At the same time, Reece displays a consistent lack of familiarity with relevant secondary literature. In a field as vast as Homeric studies has become, no-one can possibly control all the bibliography. All the same, the degree of omission here is truly staggering. In his discussion of Eumaios’ hospitality, for example, Reece fails to cite either of the two most important recent studies of the question, Rose in Phoenix 1980 and Roisman in ICS 1990. In connection with Polyphemos, he does know Newton in CW 1983, Austin in Approaches to Homer (1983), Friedrich in GRBS 1987 and JHS 1991, or Peradotto, Man in the Middle Voice (1991), to cite only references which come immediately to mind. Nor, despite its obvious relevance to his thesis, does he ever mention Pedrick, “The Hospitality of Noble Women in the Odyssey,”Helios 15 (1988) 85-101. Examples could be multiplied, but I trust my basic point is clear. These are all important, recent books and articles, which touch directly on problems with which Reece is concerned; all are in English and all are readily available in this country; none is cited. In addition, the bibliography as a whole contains only four items dating after 1989, about the time the original dissertation was completed, although the inclusion of one book from 1992 suggests this is not because the manuscript languished endlessly in press.

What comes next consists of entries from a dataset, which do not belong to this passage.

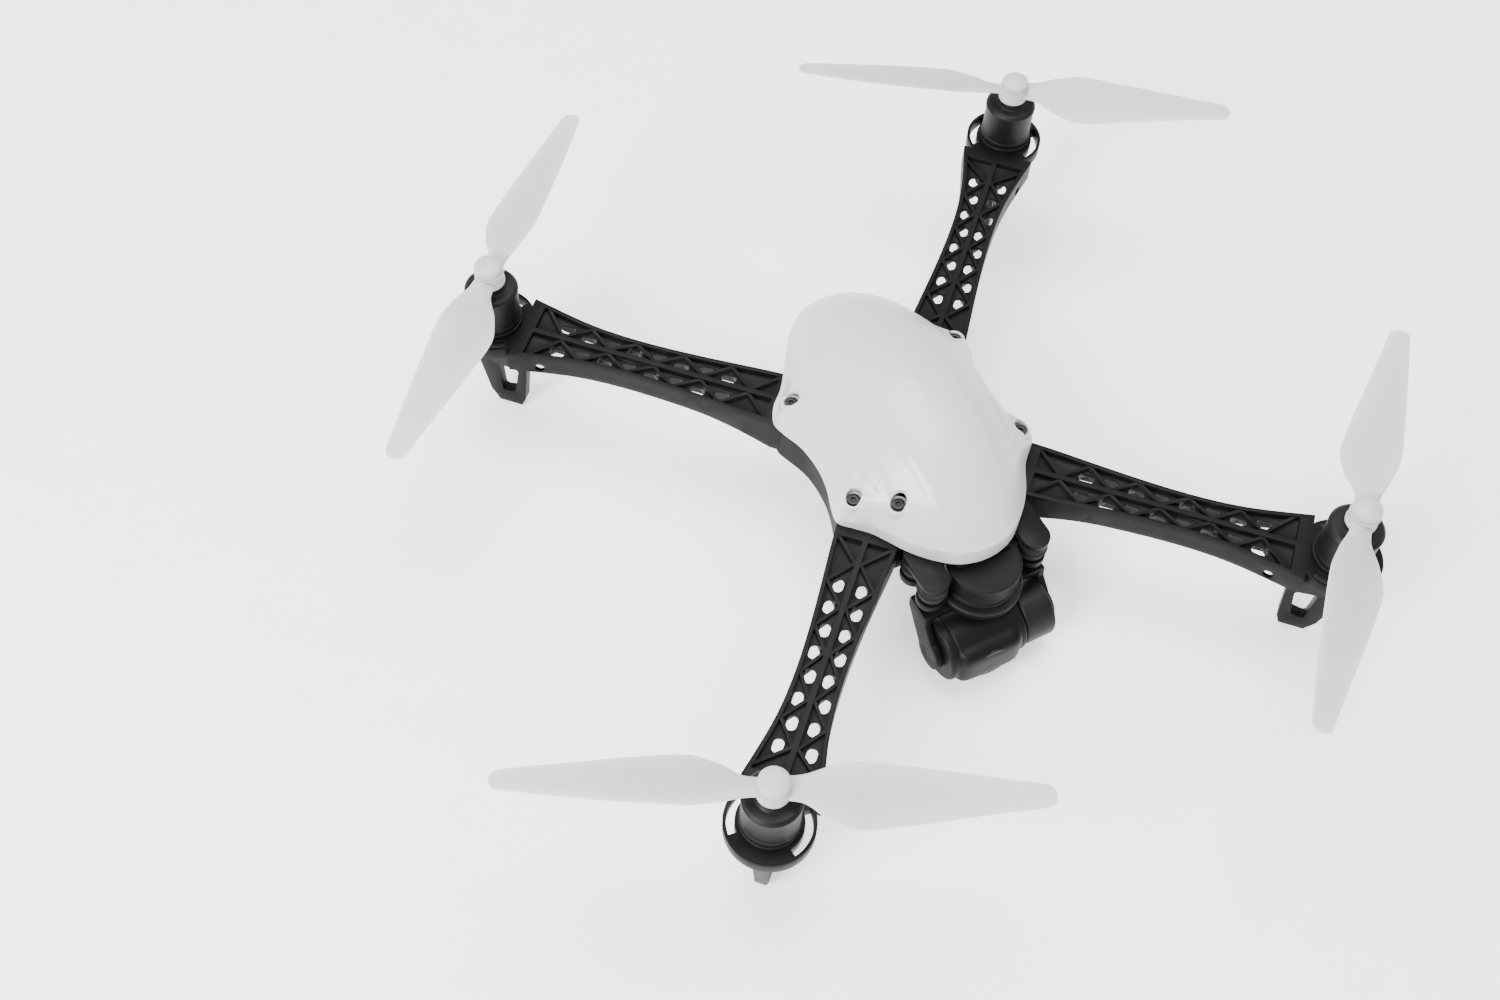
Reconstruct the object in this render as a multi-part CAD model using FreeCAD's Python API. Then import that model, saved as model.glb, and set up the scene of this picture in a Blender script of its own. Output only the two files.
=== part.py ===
import FreeCAD, Part
import math
import os

from FreeCAD import Placement, Rotation, Vector

os.makedirs("parts", exist_ok=True)

# Camera quadcopter. Millimetres, +Z up, the nose looks along -Y and the craft's left is +X.
# The origin is on the ground, on the vertical line through the middle of the four motors.

# Layout of the whole craft
wheelbase = 450.0                # diagonal from motor to motor
armTop = 68.0                    # flat top of the arms above the ground, and the seam of the canopy
propRise = 36.0                  # propeller plane above the arms
hullDepth = 25.0                 # from the seam down to the hull's underside
running = 0.05                   # radial clearance of a shaft in its bearing
bodyGap = 0.3                    # clearance between pieces that are not a fit

# Canopy
canopyHalfWidth = 50.5
canopyNose = 84.0
canopyTail = 89.5
domeHeight = 47.0                # crown of the canopy above its seam
canopyWall = 2.2
earReach = 57.5                  # ears over the arms, measured from the centre line
shoulderHeight = 22.0            # top of the ears above the seam

# Lower hull
hullInset = 3.0                  # hull wall inside the canopy's edge
hullWall = 2.2
hullFloor = 2.4
hullFront = 57.0                 # flat front of the hull, measured forward of the centre

# Arms
armRootStart = 51.0
armEndBack = 15.0                # the arm's plan ends this far short of the motor axis
# Arm widths: share of the way from the root to the end of the plan, half width
armHalfWidths = [(0.0, 16.0), (0.132, 15.9), (0.245, 14.6), (0.403, 12.7), (0.623, 11.6), (0.78, 13.2),
                 (0.912, 17.0), (1.0, 20.0)]
armDepth = 13.0                  # depth of an arm at mid length
rootDepth = 22.0                 # depth of an arm where the hull holds it
armWall = 2.2
armSkin = 2.0                    # skin between the shallow top pockets and the open underside
spineWidth = 2.8
pocketStart = 70.0
pocketDepth = 3.2                # depth of the pockets in the arm's top
pocketEndBack = 22.0             # pockets end this far short of the motor axis
underStart = 78.0                # the underside is open from here to the end of the pockets
ribPitch = 13.0                  # step of the zigzag ribs along the arm
ribThickness = 1.6
ribDrop = 0.6                    # ribs end this far below the arm's top
underRibDepth = 3.0              # and stand this far below the skin on the underside
slotRadius = 2.6                 # holes through the skin: round-ended slots along the arm
slotLength = 8.2
slotShift = 0.8                  # each slot sits this much towards the wide side of its cell
leadHoleBack = 31.0              # hole for the motor leads, short of the motor axis
leadHoleRadius = 2.6
ringRadius = 21.3                # motor pad at the end of the arm
ringThickness = 7.0

# Feet: distance outwards from the motor axis, height as a share of the leg
footThickness = 6.0
footOutline = [(-19.0, 1.0), (-17.0, 0.68), (-13.5, 0.1), (-11.0, 0.0), (2.0, 0.0), (6.5, 0.13),
               (12.5, 0.61), (21.0, 1.0)]
footWindow = [(0.5, 0.53), (-11.2, 0.5), (-8.0, 0.18), (-0.5, 0.145)]
footCorner = 2.0

# Motors
motorRadius = 14.0
motorBaseRadius = 14.5
motorBaseThickness = 3.0
bellHeight = 23.5
bellWall = 1.6
bellTopThickness = 2.4
bellSeatRadius = 6.0
magnetThickness = 1.5
airGap = 0.4
shaftRadius = 2.5
shaftLength = 38.0
toothCount = 12
statorHeight = 11.0
motorScrewCircle = 8.75          # radius of the circle of four screws

# Propellers
hubRadius = 7.8
hubHeight = 8.0
capRadius = 7.25
capHeight = 6.0
# Blade stations: radius, chord, pitch in degrees, thickness, how far the middle trails the radius
bladeStations = [(5.0, 10.5, 14.0, 3.4, 0.0), (12.0, 12.0, 16.0, 3.2, 0.0), (24.0, 22.5, 18.0, 2.6, 1.6),
                 (38.0, 29.0, 18.0, 2.0, 2.6), (60.0, 25.0, 15.0, 1.6, 2.0), (85.0, 18.8, 11.5, 1.3, 1.0),
                 (106.0, 13.4, 9.0, 1.1, 0.4), (118.0, 10.4, 8.0, 1.0, 0.1), (122.0, 7.4, 8.0, 0.8, 0.0)]
restAngles = {"front_right": 152.0, "front_left": 43.0, "rear_left": 146.5, "rear_right": 45.5}

# Screws
canopyScrewReach = 57.3          # distance of the canopy's screws along the arms
canopyScrewSide = 11.0           # and to the side of each arm's middle
canopyScrewHeadRadius = 3.0
canopyScrewHeadHeight = 2.4
canopyScrewGrip = 10.0           # they end this far below the arm's top
canopyWellRadius = 3.7
canopyWellDepth = 6.0
smallShankRadius = 1.45
smallHoleRadius = 1.6
smallHeadRadius = 2.7
smallHeadHeight = 1.8
rootScrewReach = 60.0            # screws that hold the arms to the hull
rootScrewSide = 6.0
rootScrewGrip = 10.0

# Battery and its bay
batteryWidth = 44.0
batteryHeight = 20.6
batteryLength = 118.0
batteryFront = -38.0
bayClearance = 0.4
railThickness = 1.8
buttonRadius = 4.0

# Deck and electronics over the battery
deckThickness = 1.5
deckHalfWidth = 30.0
deckFront = -38.0
deckRear = 62.0
boardsY = 5.0                    # middle of the two stacked boards
boardThickness = 1.6
powerBoardSize = 46.0
flightBoardWidth = 44.0
flightBoardLength = 46.0
lowerStandoff = 6.0
upperStandoff = 12.0
standoffRadius = 2.5
standoffSpacing = 38.0
controllerSize = (12.0, 20.0, 5.0)
controllerX = 20.0
controllerRows = [-27.0, 43.0]
receiverSize = (24.0, 16.8, 6.0)
receiverY = -28.6
antennaSize = 28.0
antennaHeight = 8.0

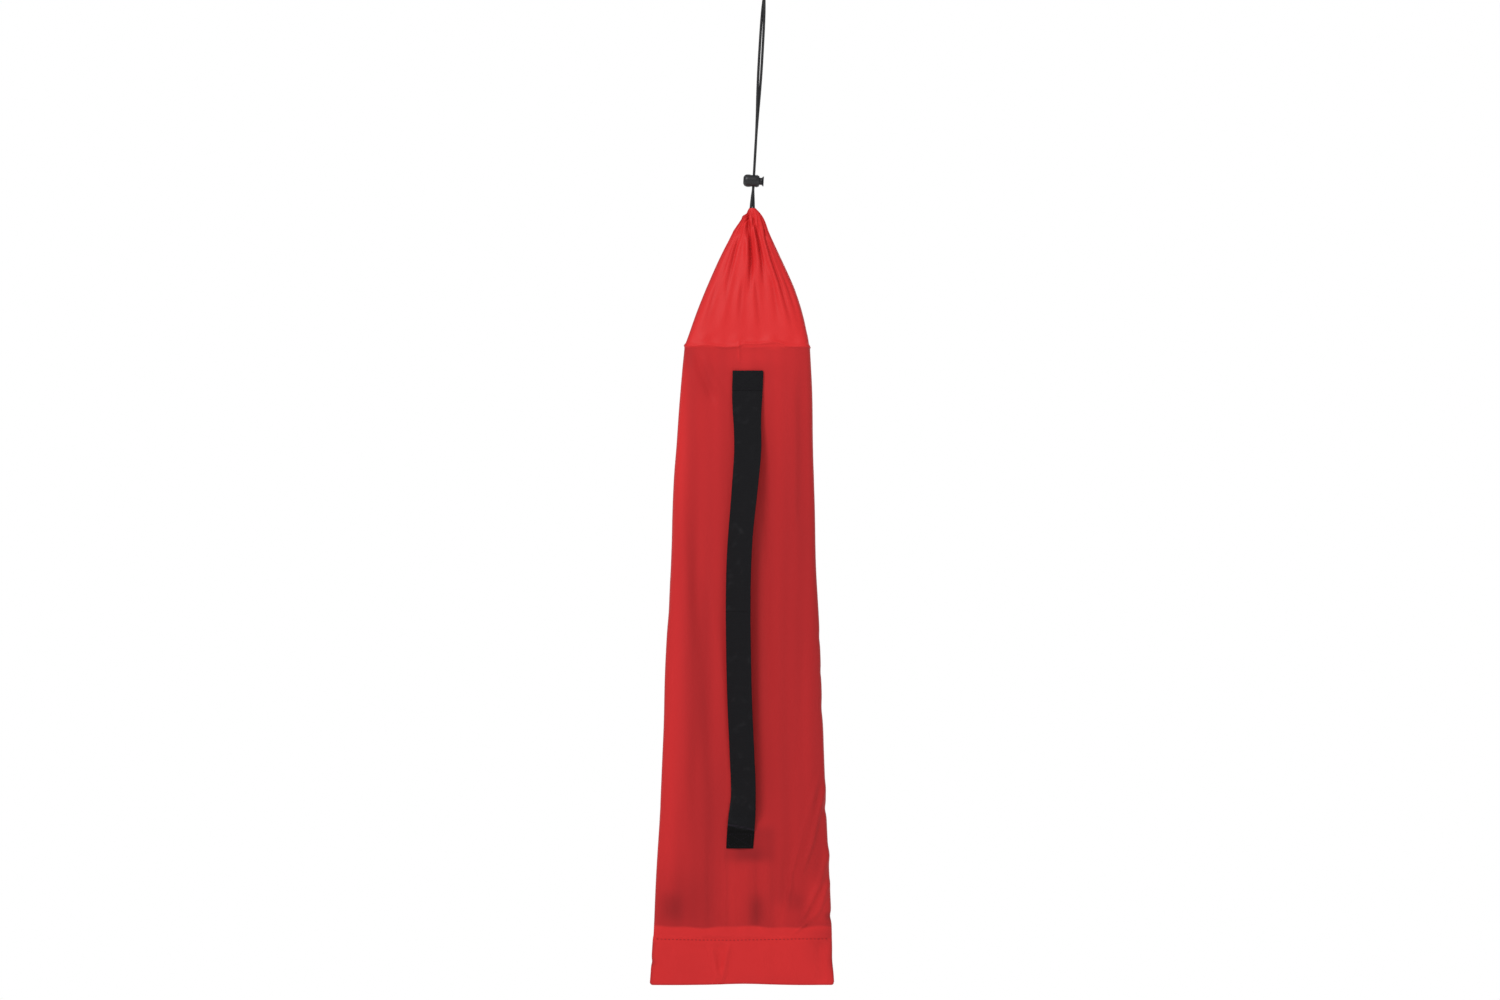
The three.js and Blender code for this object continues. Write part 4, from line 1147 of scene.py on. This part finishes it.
def add_lock():
    r, length = BARREL_RADIUS, BARREL_LENGTH
    angle = np.linspace(0.0, math.pi / 2, 18)
    dome = [(0.4 * r + 0.6 * r * math.sin(a), 5.0 - 5.0 * math.cos(a)) for a in angle]
    nose = [(r - 2.1 * (1 - math.cos(a)), length - 4.4 + 4.4 * math.sin(a)) for a in angle]
    outside = [(0.0, 0.0), *dome, (r, 7.0), (r, 10.0), *nose, (WAIST_RADIUS + BORE_ROOM, length)]
    inside = [
        (WAIST_RADIUS + BORE_ROOM, length - LIP),
        (STEM_RADIUS + BORE_ROOM, length - LIP),
        (STEM_RADIUS + BORE_ROOM, END_WALL),
        (0.0, END_WALL),
    ]
    profile = np.array(outside + inside)
    profile[:, 1] -= CORD_PLACE
    barrel = closed(turned("lock_body", profile))
    slot_end = SLOT_RIGHT + SLOT_ROOM - CORD_PLACE
    slot = slot_block("slot", SLOT_RIGHT - SLOT_LENGTH - CORD_PLACE, slot_end, SLOT_DEEP, 12.0)
    cut_away(barrel, [slot])
    edge = barrel.modifiers.new("soft edges", "BEVEL")
    edge.width = 0.25 * MM
    edge.segments = 2
    edge.angle_limit = math.radians(40)
    dress(barrel, LOCK_PLASTIC, "lock", "lock_plastic", "lock_barrel")

    start, end = SLOT_LEFT - 1.5, length - 1.5
    head = length + 2.5
    points = [
        (0.0, start),
        (STEM_RADIUS, start),
        (STEM_RADIUS, end),
        (WAIST_RADIUS, end + 0.02),
        (WAIST_RADIUS, head),
        (HEAD_RADIUS, head + 1.45),
        (HEAD_RADIUS, head + 2.2),
        (HEAD_RADIUS - 1.6, head + 2.2),
        (HEAD_RADIUS - 2.0, head + 1.9),
        (0.0, head + 1.9),
    ]
    profile = arc_profile(points)
    profile[:, 1] -= CORD_PLACE
    plunger = closed(turned("lock_button", profile))
    slot = slot_block("slot", SLOT_LEFT - CORD_PLACE, SLOT_LEFT + SLOT_LENGTH - CORD_PLACE, SLOT_DEEP, 10.0)
    cut_away(plunger, [slot])
    dress(plunger, LOCK_PLASTIC, "plunger", "lock_plastic", "lock_plunger")
    add_spring(SPRING_FOOT - CORD_PLACE, start - 0.3 - CORD_PLACE)


def add_spring(foot, top):
    """A helix of wire along the lock's X, with its end turns closer together."""
    t = np.linspace(0.0, 1.0, 190)
    turn = 2 * math.pi * 4.5 * t
    lead = foot + SPRING_WIRE / 2
    along = lead + (top - SPRING_WIRE / 2 - lead) * (t - 0.07 * np.sin(2 * math.pi * t))
    points = to_lock(np.stack([along, SPRING_RADIUS * np.cos(turn), SPRING_RADIUS * np.sin(turn)], 1))
    spring = tube("lock_spring_coil", points, SPRING_WIRE / 2, 14)
    spring.data.materials.append(SPRING_STEEL)
    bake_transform(spring)
    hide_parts("lock_spring")


add_lock()


# ---- Stitches ----


THREAD_TONE = 0.75
DARK_THREAD_TONE = -0.35


def stitch_row(name, places, directions, length, radius, material, slot, facing=-1.0):
    """A row of stitches: each a short thread along its direction, thickest in the middle, with its ends
    sunk into the cloth. facing is -1 for the front and 1 for the back."""
    places, directions = np.asarray(places, float), np.asarray(directions, float)
    directions = directions / np.linalg.norm(directions, axis=1)[:, None]
    t = np.linspace(-1.0, 1.0, 7)
    angle = np.linspace(0.0, 2 * math.pi, 8, endpoint=False)
    out = np.array([0.0, facing, 0.0])
    side = np.cross(out, directions)
    thick = radius * np.sqrt(np.clip(1.02 - t**4, 0.02, 1.0))
    centre = places[:, None, :] + directions[:, None, :] * (t * length / 2)[None, :, None]
    centre = centre + out * (0.45 * radius * (1.0 - 1.6 * t**2))[None, :, None]
    ring = np.cos(angle)[None, None, :, None] * side[:, None, None, :]
    ring = ring + np.sin(angle)[None, None, :, None] * out
    points = centre[:, :, None, :] + thick[None, :, None, None] * ring
    one = grid_faces(len(t), len(angle), True)
    faces = (np.arange(len(places))[:, None, None] * len(t) * len(angle) + one[None]).reshape(-1, 4)
    run = np.broadcast_to((t * length)[None, :, None], points.shape[:3])
    around = np.broadcast_to((angle / (2 * math.pi))[None, None, :], points.shape[:3])
    uv = np.stack([around, run], -1).reshape(-1, 2)
    tone = np.full(len(uv), THREAD_TONE if slot == "bag_nylon" else DARK_THREAD_TONE)
    return dress(add_mesh(name, points.reshape(-1, 3), faces, uv, tone), material, "bag", slot)


def add_hem_stitches():
    """One row of stitches across the front and one across the back, where the hem is sewn."""
    middle, half, _, _ = section(np.array([STITCH_Z]))
    x = np.arange(middle[0] - half[0] + 5.0, middle[0] + half[0] - 4.0, 4.2)
    z = STITCH_Z + 0.7 * np.sin(x / 31.0) - 0.6
    ways = np.column_stack([np.ones_like(x), 0 * x, 0.03 * np.sin(x)])
    for name, facing in (("hem_stitches_front", -1.0), ("hem_stitches_back", 1.0)):
        y = facing * standing_out(x, z, facing < 0)
        stitch_row(name, np.column_stack([x, y, z]), ways, 2.7, 0.36, NYLON, "bag_nylon", facing)


def add_tab_stitches():
    """A box with a cross in it on each sewn tab of the strap."""
    reach = STRAP_WIDTH / 2 - 2.6
    for name, top, foot in (
        ("top_tab_stitches", STRAP_TOP_Z - 2.5, LOOSE_TOP + 2.5),
        ("foot_tab_stitches", LOOSE_FOOT - 2.0, STRAP_TOP_Z - STRAP_LENGTH + 2.5),
    ):
        corners = [(-reach, top), (reach, top), (reach, foot), (-reach, foot)]
        lines = [(0, 1), (1, 2), (2, 3), (3, 0), (0, 2), (1, 3)]
        places, ways = [], []
        for a, b in lines:
            (ax, az), (bx, bz) = corners[a], corners[b]
            length = math.hypot(bx - ax, bz - az)
            count = round(length / 2.9)
            t = (np.arange(count) + 0.5) / count
            places.append(np.column_stack([mix(ax, bx, t), mix(az, bz, t)]))
            ways.append(np.tile([(bx - ax) / length, 0.0, (bz - az) / length], (count, 1)))
        across, z = np.vstack(places).T
        surface_points, _, _ = strap_points(z, 0.0)
        nearest = np.abs(surface_points[..., 0] - (strap_middle(z) + across)[:, None]) + 50.0 * (
            surface_points[..., 1] > surface_points[..., 1].mean(1, keepdims=True)
        )
        y = np.take_along_axis(surface_points[..., 1], nearest.argmin(1)[:, None], 1)[:, 0]
        spots = np.column_stack([strap_middle(z) + across, y, z])
        stitch_row(name, spots, np.vstack(ways), 2.2, 0.3, WEBBING, "strap_webbing")


add_hem_stitches()
add_tab_stitches()


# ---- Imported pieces: the CAD shapes with their own materials ----


def add_contents():
    looks = {
        "rolled_sock": SOCK_CLOTH,
        "sock_tie": TIE_TAPE,
        "strap_top_patch": PATCH_CLOTH,
        "strap_bottom_patch": PATCH_CLOTH,
        "drawstring_in_casing": HIDDEN_CORD,
    }
    for i in range(1, 5):
        looks[f"pole_section_{i}"] = POLE_METAL
        looks[f"pole_plug_{i}"] = PLUG_PLASTIC
    for name, material in looks.items():
        nodes[name].data.materials.clear()
        nodes[name].data.materials.append(material)


add_contents()


# ---- Floor, surroundings and lights ----


def add_floor():
    """A pale floor under the hanging bag that fades into the white surroundings."""
    bpy.ops.mesh.primitive_plane_add(size=30.0, location=(0.0, 0.0, -1.5))
    floor = bpy.context.object
    floor.name = "floor"
    material, tree, shader = node_tree("pale_floor")
    place = tree.nodes.new("ShaderNodeTexCoord").outputs["Object"]
    far = tree.nodes.new("ShaderNodeVectorMath")
    far.operation = "LENGTH"
    tree.links.new(place, far.inputs[0])
    shader.inputs["Base Color"].default_value = (0.82, 0.82, 0.82, 1.0)
    shader.inputs["Roughness"].default_value = 0.9
    glow = add_node(tree, "ShaderNodeEmission", Strength=1.0)
    glow.inputs["Color"].default_value = (1.0, 1.0, 1.0, 1.0)
    blend = tree.nodes.new("ShaderNodeMixShader")
    tree.links.new(ramp(tree, far.outputs["Value"], 0.6, 2.2), blend.inputs["Fac"])
    tree.links.new(shader.outputs[0], blend.inputs[1])
    tree.links.new(glow.outputs[0], blend.inputs[2])
    tree.links.new(blend.outputs[0], tree.nodes["Material Output"].inputs["Surface"])
    floor.data.materials.append(material)


def area_light(name, place, target, size, power, colour=(1.0, 1.0, 1.0)):
    data = bpy.data.lights.new(name, "AREA")
    data.shape = "RECTANGLE"
    data.size, data.size_y = size
    data.energy = power
    data.color = colour
    light = bpy.data.objects.new(name, data)
    away = np.subtract(target, place)
    light.location = place
    flat = math.hypot(away[0], away[1])
    light.rotation_euler = (math.atan2(flat, -away[2]), 0.0, math.atan2(-away[0], away[1]))
    bpy.context.scene.collection.objects.link(light)


def add_surroundings():
    world = bpy.data.worlds.new("studio")
    bpy.context.scene.world = world
    world.use_nodes = True
    tree = world.node_tree
    background = tree.nodes["Background"]
    seen = tree.nodes.new("ShaderNodeBackground")
    seen.inputs["Color"].default_value = (1.0, 1.0, 1.0, 1.0)
    seen.inputs["Strength"].default_value = 1.0
    background.inputs["Color"].default_value = (1.0, 1.0, 1.0, 1.0)
    background.inputs["Strength"].default_value = 0.45
    ray = tree.nodes.new("ShaderNodeLightPath")
    pick = tree.nodes.new("ShaderNodeMixShader")
    tree.links.new(ray.outputs["Is Camera Ray"], pick.inputs["Fac"])
    tree.links.new(background.outputs[0], pick.inputs[1])
    tree.links.new(seen.outputs[0], pick.inputs[2])
    tree.links.new(pick.outputs[0], tree.nodes["World Output"].inputs["Surface"])
    area_light("key", (-1.7, -2.9, 2.4), (0.0, 0.0, -0.6), (1.2, 1.2), 102.0)
    area_light("fill", (2.4, -2.6, -0.1), (0.0, 0.0, -0.6), (2.0, 2.0), 10.0)
    area_light("rim", (0.6, 2.6, 0.9), (0.0, 0.0, -0.6), (1.6, 1.6), 30.0)
    bpy.context.scene.view_settings.view_transform = "Standard"
    bpy.context.scene.view_settings.look = "None"


add_floor()
add_surroundings()
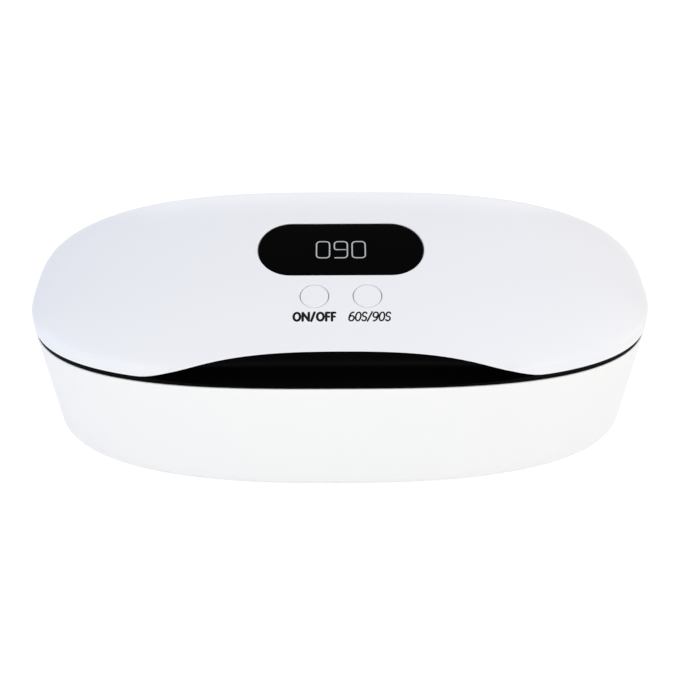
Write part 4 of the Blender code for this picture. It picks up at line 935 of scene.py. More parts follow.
def lid_column(direction):
    """One column of the lid's skin, from mid top over the lip to mid inside."""
    start = edge_travel(direction, 0.0, LIP_RADIUS)
    outer = []
    for step in range(OUTER_RINGS):
        travel = mix(start, 1.0, (step / OUTER_RINGS) ** RING_GATHER)
        outer.append(lid_point(direction, travel))
    lean = lid_lean(direction, start)
    ux, uy = direction
    across, along = ux * abs(ux) / LID_HALF_LENGTH, uy * abs(uy) / LID_HALF_WIDTH
    out = Vector((across, along, 0.0)).normalized()
    if outer[0].y < 0 and lean > 0:
        flat = outer[1] - outer[0]
        flat.z = 0.0
        downhill = -flat.normalized() if flat.length > 0 else out
        out = mix(out, downhill, min(lean / QUARTER_TURN, 1.0)).normalized()

    def spoke(angle):
        return LIP_RADIUS * (out * math.cos(angle) + Vector((0, 0, math.sin(angle))))

    centre = outer[0] - spoke(lean)
    lip = []
    for step in range(1, LIP_STEPS + 1):
        lip.append(centre + spoke(mix(lean, -QUARTER_TURN, step / LIP_STEPS)))
    start = edge_travel(direction, LID_WALL, 0.0)
    inner = []
    for step in range(INNER_RINGS):
        inner.append(lid_point(direction, mix(start, 1.0, step / INNER_RINGS), LID_WALL))
    return outer[::-1] + lip + inner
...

Some of what The Stranger’s Welcome accomplishes is good; all the same, the book should not have been published without substantial revision, if only to eliminate the frequent word-for-word repetitions (e.g. 8n11=19, 13=168-9, 16=143, 20-49, 26=49n5, 39=172). Perhaps there is a place in the world for a new American series of revised doctoral dissertations in the Classics; if they are to be taken seriously, however, they must be thoroughly updated and rewritten by their authors and then conscientiously read and reviewed by independent senior scholars and edited in a professional, painstaking manner.